Nicola, the oldest sibling cannot be without her phone, it goes everywhere with her and does everything. She uses it to text, check her messages, facebook, twitter, takes photos with it, works out her finances with the calculator, uses the diary function to organise her social life, check the latest online fashions, books cinema tickets, listens to music, plays the odd game, checks weather forecast, and of course makes the odd call! Honestly when she texts, her fingers move at breackneck speed that I'm surprised she hasn't fractured them before now!
Last week I took her shopping to buy a dress for her end of school year prom. After many hours, many shops and very painful feet, she managed to narrow it down to a possible two dresses. She asked for my opinion, which I gave, it went down like a cup of cold sick! The next thing I know she takes a photo of herself wearing each outfit and sends them to her friend for her obviously much more valued opinion. Her text went off a few moments later, with the reply she had wanted - the short black dress with no back. It wasn't a dress, it was half a dress! Every few minutes her text alerts were going off, she answered them while we continued shopping. She was multi-tasking - just wish she could use this skill when at home to tidy her room.
- Almost 4 out of 5 teenagers own a mobile phone.
- They have become more of a status/popularity symbol now than clothes and jewellery.
- 80% of teens state that they feel safer and more secure carrying a mobile phone when they are out.
- 57% of teenagers organise their social life using their mobile.
- Teens text 5 times more than adults.
- Around one third of teens use their cell phone for gaming.
- 20% of teens use mobile phones for social networking.
A lesson learned
At my daughter's high school, the rule is that mobile phones must be switched off and remain in their locker until the end of the school day, which I totally agree with. I remember one day she came home from school, visibly upset and crying. When I asked what was wrong, it emerged that she had kept her phone in her bag and forgotton to switch it off. Her friend (in the classroom!) had texted her with an emergency - she needed to know what the plans were for lunch! Just as the text message alert tone sounded, her teacher qute rightly confiscated the phone and told her to collect it from the office at the end of the day. This is when she started to sob and went on to explain that she had gone to the office at 4pm after her last lesson to collect it, only to find that the office had closed early and the secretary had gone home. She was devastated, and moped around all evening bugging the life out of me and the rest of the family - she remained grumpy and bad-tempered for the rest of the night.

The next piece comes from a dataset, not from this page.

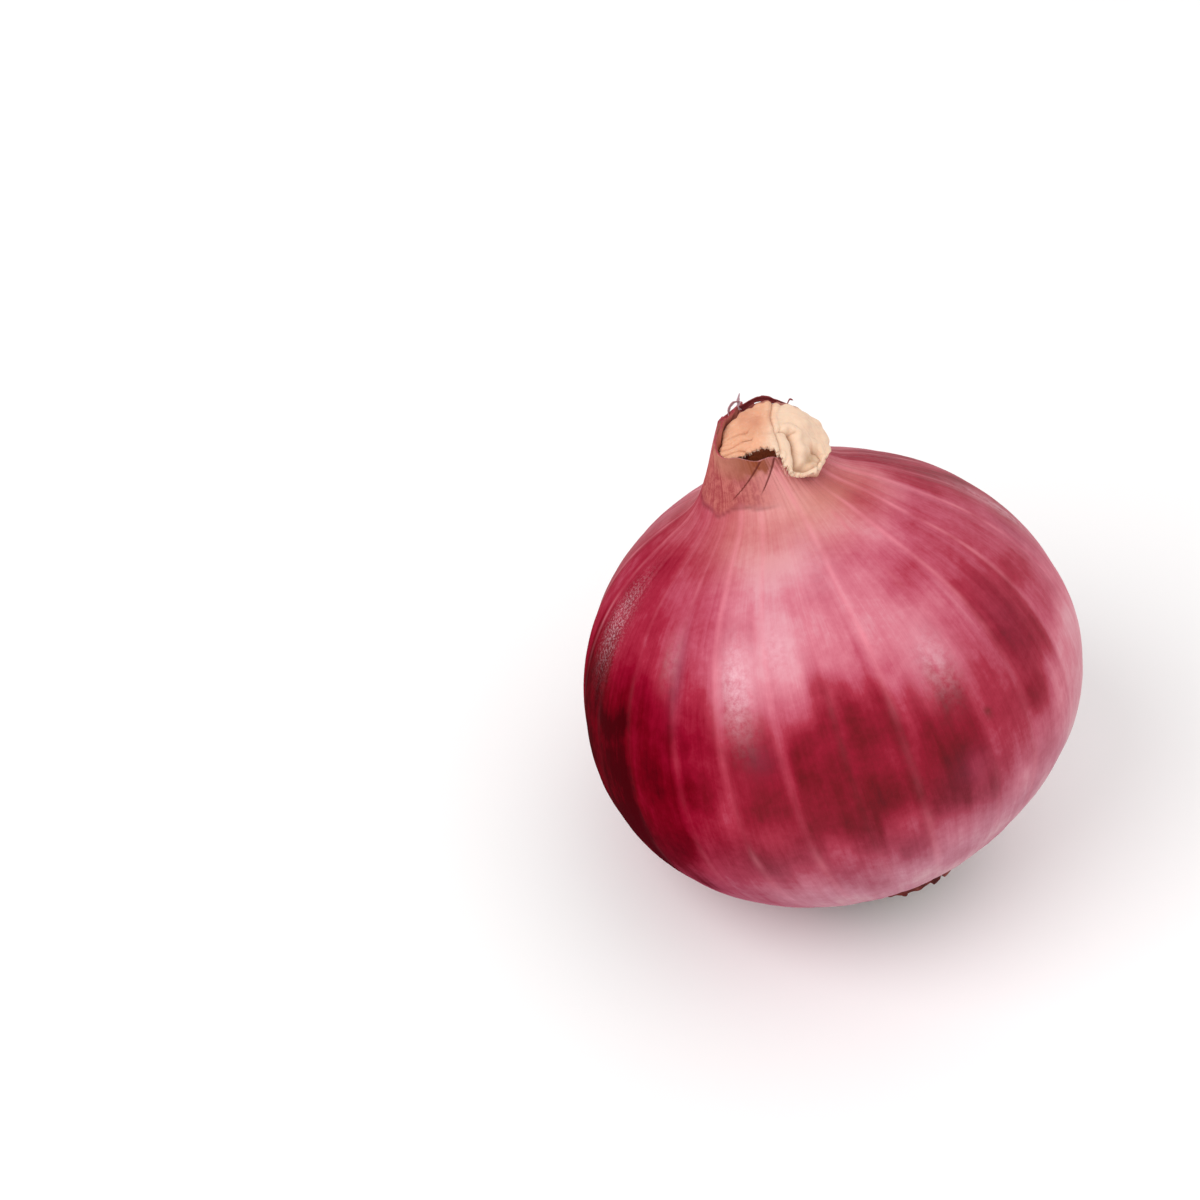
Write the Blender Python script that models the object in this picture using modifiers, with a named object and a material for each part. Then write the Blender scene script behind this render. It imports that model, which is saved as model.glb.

By morning she was still no better, in fact she was livid. I didn't need to go through my usual morning ritual of trying to waken her every 5 minutes with a time check, instead she was up, showered and dressed by 8am to go to school and wait for the office to open at 8.30am. She did get her phone back and learned a valuable lesson. During its time in solitary confinement in the locked filing cabinet, there were 17 missed calls and 36 texts!
When I type a text message out, it generally takes me about ten minutes as I seem to write long essays, partly because I haven't yet learned all of the abbreviations and text speak. When I'm sent a text by my daughter, I have to carefully decode it to understand what is being said, I'm sure she could get a job with the CIA if she wanted! These are some of the text talk I have received recently: (my youngest daughter had to translate them for me!)
gtg - got to go
pmu - pick me up
lmao - laughing my ass off
ty - thank you
jtlyk - just to let you know
iw4U - I'm waiting for you
yhni - you have no idea
omwh - on my way home
Although I moan about her constant finger twitching, I do prefer her to carry her phone with her at all times. Not only can I reach her, more importantly, she can get in touch with me at anytime.
I do think that before a child is given a mobile phone, it is important that they have learned the value of money. You don't want to be hit by a huge bill at the end of the month.
Understanding the value of money is the biggest problem facing parents of children who want to be the owner of the latest phone. It is a booming business as all of the phone manufacturers compete to have the smartest, sleekest and technologically superior phone. Children and teenagers need to grasp the fact that every text, call and internet download costs money. Foolishly, I did have a HUGE bill at the end of the month when my older daughter was given a phone for her 13th birthday. I did sit her down and laid the rules of use, from her allowances and the costings of the tariff she was on. When the bill arrived, I was expecting it to be around £25 but instead was a whopping £73. I nearly had a fit, and that's when I decided to put her on Pay as You Go. I would put £25 of credit on her phone at the start of the month and when it was used up it was gone until the beginning of the next month. She then began using her phone more sensibly and understood the concept of not making her parents bankrupt!
Last year I decided that since she was managing to cope quite well with the Pay as You Go, I put her on a contract with a maximum spend of £25. Since she now has her weekend job, she has really learned the value of money. I still pay for her phone each month, and the money she earns she spends on extras like music downloads and all the latest apps.